The numbers are too close to call, with the latest estimates suggesting that the former cruise ship crooner, who is the longest-serving prime minister in Italy since World War II, might just squeak through with a razor-thin majority.

Mr. Berlusconi has displayed a Houdini-like ability to wriggle out of tight spots in the past, surviving sex scandals involving prostitutes and showgirls, corruption trials, and allegations of links to the mafia.

But analysts warn that even if he does manage to win the confidence votes, it could be a Pyrrhic victory, with his position so weakened that political turmoil is almost guaranteed to drag into 2011.

Government majority

The government has a majority in the Senate, or upper house of parliament, and is expected to win the first of two votes there.
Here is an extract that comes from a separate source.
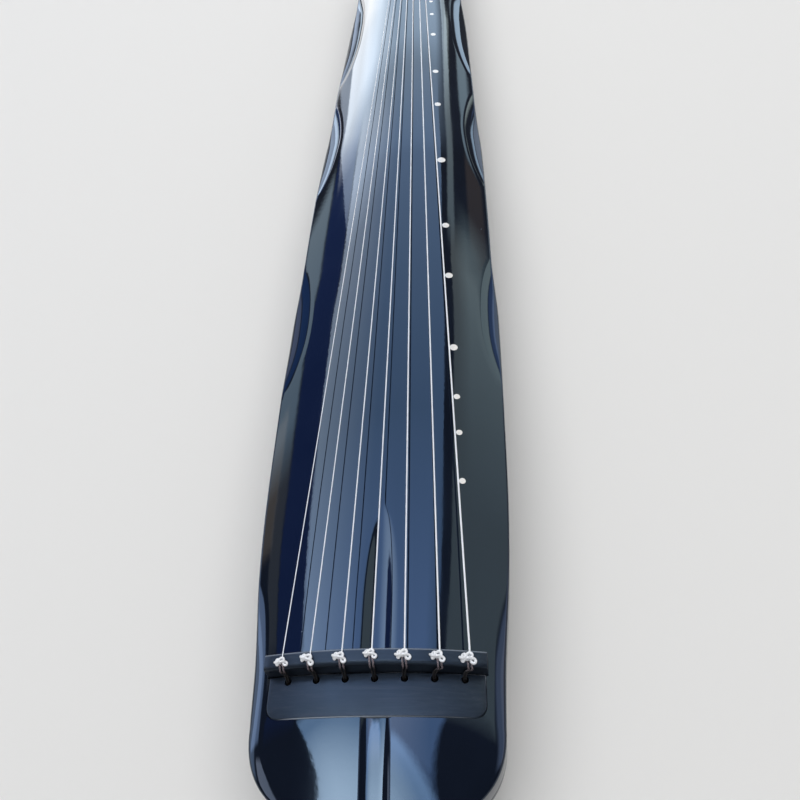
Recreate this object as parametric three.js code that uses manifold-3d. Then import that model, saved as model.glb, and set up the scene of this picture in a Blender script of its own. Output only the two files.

But all eyes will be on the Chamber of Deputies, where Berlusconi no longer has a guaranteed majority following a bitter rift over the summer with the co-founder of his party and one-time ally, Gianfranco Fini, a fascist-turned-moderate who is the speaker of the lower house.

If the government loses the vote in the Chamber of Deputies, Berlusconi will be forced to resign.

Italy’s president, Giorgio Napolitano, would then most likely appoint an interim leader, who would run the country until fresh elections can be held, most likely in March.

But even in this worst-case scenario, all is not lost for Berlusconi. His past as a salesman makes him a superb political campaigner and he is able to communicate directly to Italians through his control of the majority of Italy’s main television channels.